**Brief**:
Take all the material and copy it exactly.

###

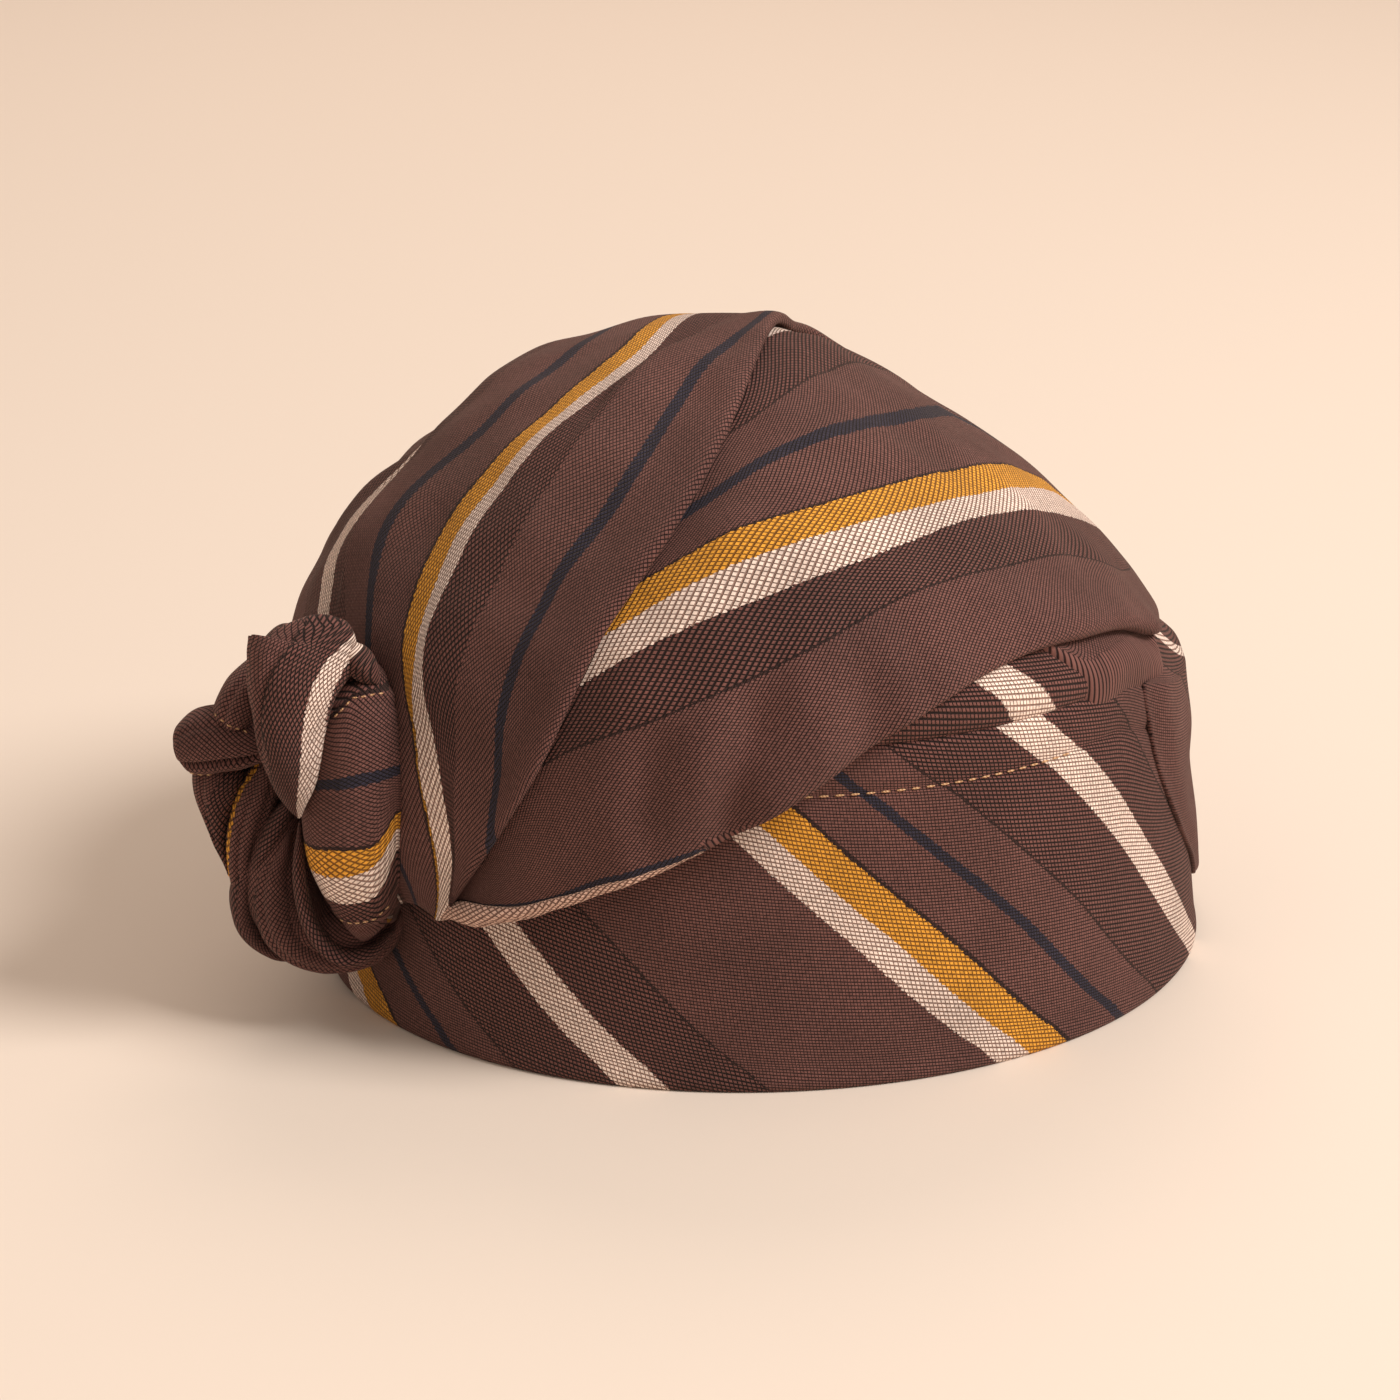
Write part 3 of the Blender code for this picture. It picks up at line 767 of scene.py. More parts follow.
@dataclass
class LeftWrap(Wrap):
    """The panel over the wearer's left side, its lower edge rolled under.

    The rows of a roll are millimetres past the fold, then how far in over the hat's face and how
    far out the cloth lies.
    """

    low_stations: tuple = (0.03, 0.06, 0.10, 0.15, 0.20, 0.25, 0.30, 0.40, 0.50, 0.57, 0.63, 0.70, 0.80, 0.975)
    low: tuple = (60, 38, 22.5, 18.2, 16.7, 16, 16.5, 19.5, 21, 20, 17.5, 12.5, -2, -3)
    lip_stations: tuple = (0.03, 0.06, 0.09, 0.12, 0.16, 0.25)
    lip: tuple = (5.0, 4.6, 2.8, 1.9, 1.3, 0.0)
    lip_end: float = 0.27
    lip_measures: tuple[float, float] = (58.2, 71.0)
    last_measure: float = 55.0
    tuck: float = 14.0
    under: float = 0.2
    turned: float = 26.0
    roll: tuple = ((0, 0, 0), (1.2, 0.9, -0.35), (2.2, 1.15, -0.95), (3.2, 0.7, -1.7), (4.6, -0.6, -1.9),
                   (12, -7.0, -1.9), (26, -14.0, -2.0))
    nape_roll: tuple = ((0, 0, 0), (1.6, 1.5, -0.6), (3.2, 2.4, -1.9), (4.8, 1.9, -3.6), (6.2, 1.6, -4.6),
                        (8.0, 4.0, -4.4), (12, 9.0, -3.3), (17, 15.0, -3.5), (21, 20.0, -5.0), (26, 26.0, -7.5))
    lines: StripeLines = StripeLines((0.03, 0.10, 0.20, 0.30, 0.40, 0.50, 0.60, 0.70, 0.80, 0.975), {
        -42.0: (116, 110, 103, 93, 88, 84, 97, 115, 136, 152), -28.0: (104, 97, 90, 82, 77, 74.5, 83, 99, 120, 140),
        -14.0: (90, 86, 79, 72, 66, 67, 70, 78, 98, 122), 0.0: (82, 78, 72, 64.5, 59.5, 55.3, 55.3, 58.5, 66, 84),
        6.0: (76, 72, 66, 59.5, 54.3, 50.4, 49, 50.5, 56, 70), 12.0: (70, 66, 61, 53.5, 47.7, 44.5, 44, 43.3, 42.5, 40),
        24.0: (62, 58, 51, 41, 37, 36.8, 33.7, 30, 19, 8), 58.0: (44, 22, 16.5, 14, 12, 11, 8, 3, -8, -20)})

    def rolled_edge(self, share: Array, past: Array, at_nape: Array) -> Array:
        """Roll the lower edge under: a plain roll, fat at the lip, and a slack one near the nape.

        Args:
            share: Share of the way along.
            past: Millimetres past the fold.
            at_nape: The slack roll's share, as a column.

        Returns:
            How far in over the hat's face and how far out the cloth lies, as rows.
        """
        lip = np.maximum(through(self.lip_stations, self.lip, share), 1e-3)
        round_lip = math.pi * np.clip(past / (2.2 * lip), 0.0, 1.0)
        plain = follow(self.roll, np.maximum(past - 2.2 * lip, 0.0))
        plain[:, 0] += lip * (1.0 - np.cos(round_lip)) / 2.0
        seam = 0.8 * np.minimum(lip, 1.0) * np.exp(-((past - 0.6) / 0.8) ** 2)
        plain[:, 1] += 0.45 * lip * np.sin(round_lip) - seam
        return plain * (1 - at_nape) + follow(self.nape_roll, past) * at_nape

    def shape(self, u: Array, v: Array) -> tuple[Array, Array]:
        """The panel's middle face and its cloth measure.

        Args:
            u: Share of the way along, from knot to nape.
            v: Share of the way across, from the turned-under edge to under the right wrap.

        Returns:
            Points, and measures along and across the stripes.
        """
        share = self.start + (self.end - self.start) * u
        degree = self.degree(share)
        low = through(self.low_stations, self.low, share)
        crossing = through(self.stations, self.crossing, share)
        narrow = np.maximum(0.3, np.sin(math.pi * share))
        top = crossing + self.tuck * narrow
        past = np.clip((self.under - v) / self.under, 0.0, 1.0) * self.turned
        at_nape = smooth((share - 0.55) / 0.08) * smooth((0.80 - share) / 0.05)
        profile = self.rolled_edge(share, past, at_nape[:, None])
        inner = np.clip((v - self.under) / (1 - self.under), 0.0, 1.0)
        flat = low + (top - low) * inner
        lean = flat - profile[:, 0] / degree
        over = (lean - crossing) * narrow / 10.0
        raised = 1.2 * self.inside_ends(share)
        dive = (3.0 - raised) * smooth((over + 1.0) / 0.9) + raised * smooth((over + 0.1) / 0.8)
        edge = np.exp(-(((flat - low) * degree) / 9.0) ** 2)
        lift = self.face - dive + profile[:, 1] + (1.5 * at_nape + 0.5) * edge
        swell = 0.54 * np.sin((lean - low) * 0.16 + 6.0 * share) * hump(share, 0.45, 0.4)
        swell *= smooth((crossing - lean) / 14.0) * inner**0.5
        rough = self.at(share, lean)
        dents = crumple(rough * UPRIGHT, 11.0, 4.6) * hump(share, 0.34, 0.26) * smooth((44 - lean) / 14)
        lift = lift + swell + crumple(rough, 13.0, 0.7) + crumple(rough, 30.0, 0.8) + dents
        across = self.lines.across(share, flat - past / degree)
        front, back = self.lip_measures
        across = np.where(share > self.lip_end, np.minimum(across, self.last_measure), across)
        across = np.where((past > 0.4) & (share < self.lip_end), np.clip(front + past * 0.8, front, back), across)
        return self.at(share, lean, lift), np.stack([self.length * share, across], axis=-1)

    def build(self) -> bpy.types.Object:
        """Build and dress the left wrap."""
        piece = self.tailor.grid("left_wrap_cloth", 190, 110, self.shape, LEFT_STRIPES, self.wall)
        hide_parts("left_wrap")
        return piece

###

**Correct result**:
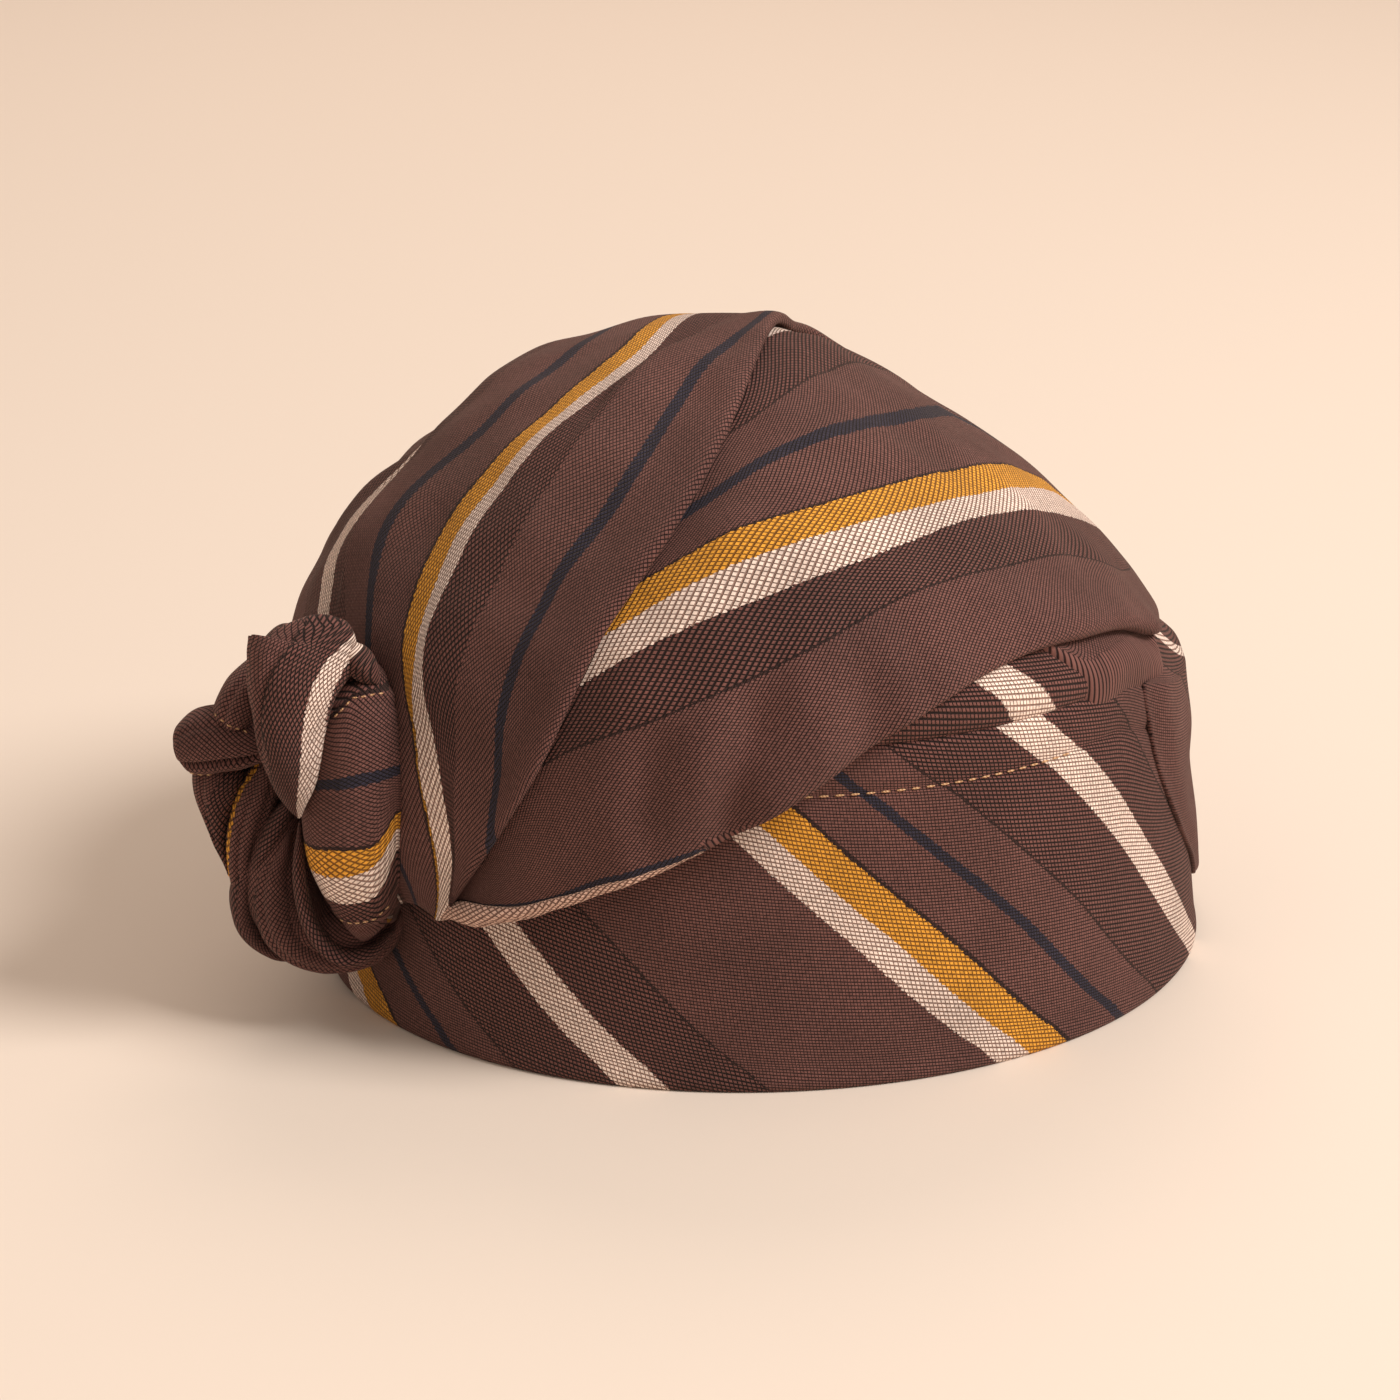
Write part 3 of the Blender code for this picture. It picks up at line 767 of scene.py. More parts follow.
@dataclass
class LeftWrap(Wrap):
    """The panel over the wearer's left side, its lower edge rolled under.

    The rows of a roll are millimetres past the fold, then how far in over the hat's face and how
    far out the cloth lies.
    """

    low_stations: tuple = (0.03, 0.06, 0.10, 0.15, 0.20, 0.25, 0.30, 0.40, 0.50, 0.57, 0.63, 0.70, 0.80, 0.975)
    low: tuple = (60, 38, 22.5, 18.2, 16.7, 16, 16.5, 19.5, 21, 20, 17.5, 12.5, -2, -3)
    lip_stations: tuple = (0.03, 0.06, 0.09, 0.12, 0.16, 0.25)
    lip: tuple = (5.0, 4.6, 2.8, 1.9, 1.3, 0.0)
    lip_end: float = 0.27
    lip_measures: tuple[float, float] = (58.2, 71.0)
    last_measure: float = 55.0
    tuck: float = 14.0
    under: float = 0.2
    turned: float = 26.0
    roll: tuple = ((0, 0, 0), (1.2, 0.9, -0.35), (2.2, 1.15, -0.95), (3.2, 0.7, -1.7), (4.6, -0.6, -1.9),
                   (12, -7.0, -1.9), (26, -14.0, -2.0))
    nape_roll: tuple = ((0, 0, 0), (1.6, 1.5, -0.6), (3.2, 2.4, -1.9), (4.8, 1.9, -3.6), (6.2, 1.6, -4.6),
                        (8.0, 4.0, -4.4), (12, 9.0, -3.3), (17, 15.0, -3.5), (21, 20.0, -5.0), (26, 26.0, -7.5))
    lines: StripeLines = StripeLines((0.03, 0.10, 0.20, 0.30, 0.40, 0.50, 0.60, 0.70, 0.80, 0.975), {
        -42.0: (116, 110, 103, 93, 88, 84, 97, 115, 136, 152), -28.0: (104, 97, 90, 82, 77, 74.5, 83, 99, 120, 140),
        -14.0: (90, 86, 79, 72, 66, 67, 70, 78, 98, 122), 0.0: (82, 78, 72, 64.5, 59.5, 55.3, 55.3, 58.5, 66, 84),
        6.0: (76, 72, 66, 59.5, 54.3, 50.4, 49, 50.5, 56, 70), 12.0: (70, 66, 61, 53.5, 47.7, 44.5, 44, 43.3, 42.5, 40),
        24.0: (62, 58, 51, 41, 37, 36.8, 33.7, 30, 19, 8), 58.0: (44, 22, 16.5, 14, 12, 11, 8, 3, -8, -20)})

    def rolled_edge(self, share: Array, past: Array, at_nape: Array) -> Array:
        """Roll the lower edge under: a plain roll, fat at the lip, and a slack one near the nape.

        Args:
            share: Share of the way along.
            past: Millimetres past the fold.
            at_nape: The slack roll's share, as a column.

        Returns:
            How far in over the hat's face and how far out the cloth lies, as rows.
        """
        lip = np.maximum(through(self.lip_stations, self.lip, share), 1e-3)
        round_lip = math.pi * np.clip(past / (2.2 * lip), 0.0, 1.0)
        plain = follow(self.roll, np.maximum(past - 2.2 * lip, 0.0))
        plain[:, 0] += lip * (1.0 - np.cos(round_lip)) / 2.0
        seam = 0.8 * np.minimum(lip, 1.0) * np.exp(-((past - 0.6) / 0.8) ** 2)
        plain[:, 1] += 0.45 * lip * np.sin(round_lip) - seam
        return plain * (1 - at_nape) + follow(self.nape_roll, past) * at_nape

    def shape(self, u: Array, v: Array) -> tuple[Array, Array]:
        """The panel's middle face and its cloth measure.

        Args:
            u: Share of the way along, from knot to nape.
            v: Share of the way across, from the turned-under edge to under the right wrap.

        Returns:
            Points, and measures along and across the stripes.
        """
        share = self.start + (self.end - self.start) * u
        degree = self.degree(share)
        low = through(self.low_stations, self.low, share)
        crossing = through(self.stations, self.crossing, share)
        narrow = np.maximum(0.3, np.sin(math.pi * share))
        top = crossing + self.tuck * narrow
        past = np.clip((self.under - v) / self.under, 0.0, 1.0) * self.turned
        at_nape = smooth((share - 0.55) / 0.08) * smooth((0.80 - share) / 0.05)
        profile = self.rolled_edge(share, past, at_nape[:, None])
        inner = np.clip((v - self.under) / (1 - self.under), 0.0, 1.0)
        flat = low + (top - low) * inner
        lean = flat - profile[:, 0] / degree
        over = (lean - crossing) * narrow / 10.0
        raised = 1.2 * self.inside_ends(share)
        dive = (3.0 - raised) * smooth((over + 1.0) / 0.9) + raised * smooth((over + 0.1) / 0.8)
        edge = np.exp(-(((flat - low) * degree) / 9.0) ** 2)
        lift = self.face - dive + profile[:, 1] + (1.5 * at_nape + 0.5) * edge
        swell = 0.54 * np.sin((lean - low) * 0.16 + 6.0 * share) * hump(share, 0.45, 0.4)
        swell *= smooth((crossing - lean) / 14.0) * inner**0.5
        rough = self.at(share, lean)
        dents = crumple(rough * UPRIGHT, 11.0, 4.6) * hump(share, 0.34, 0.26) * smooth((44 - lean) / 14)
        lift = lift + swell + crumple(rough, 13.0, 0.7) + crumple(rough, 30.0, 0.8) + dents
        across = self.lines.across(share, flat - past / degree)
        front, back = self.lip_measures
        across = np.where(share > self.lip_end, np.minimum(across, self.last_measure), across)
        across = np.where((past > 0.4) & (share < self.lip_end), np.clip(front + past * 0.8, front, back), across)
        return self.at(share, lean, lift), np.stack([self.length * share, across], axis=-1)

    def build(self) -> bpy.types.Object:
        """Build and dress the left wrap."""
        piece = self.tailor.grid("left_wrap_cloth", 190, 110, self.shape, LEFT_STRIPES, self.wall)
        hide_parts("left_wrap")
        return piece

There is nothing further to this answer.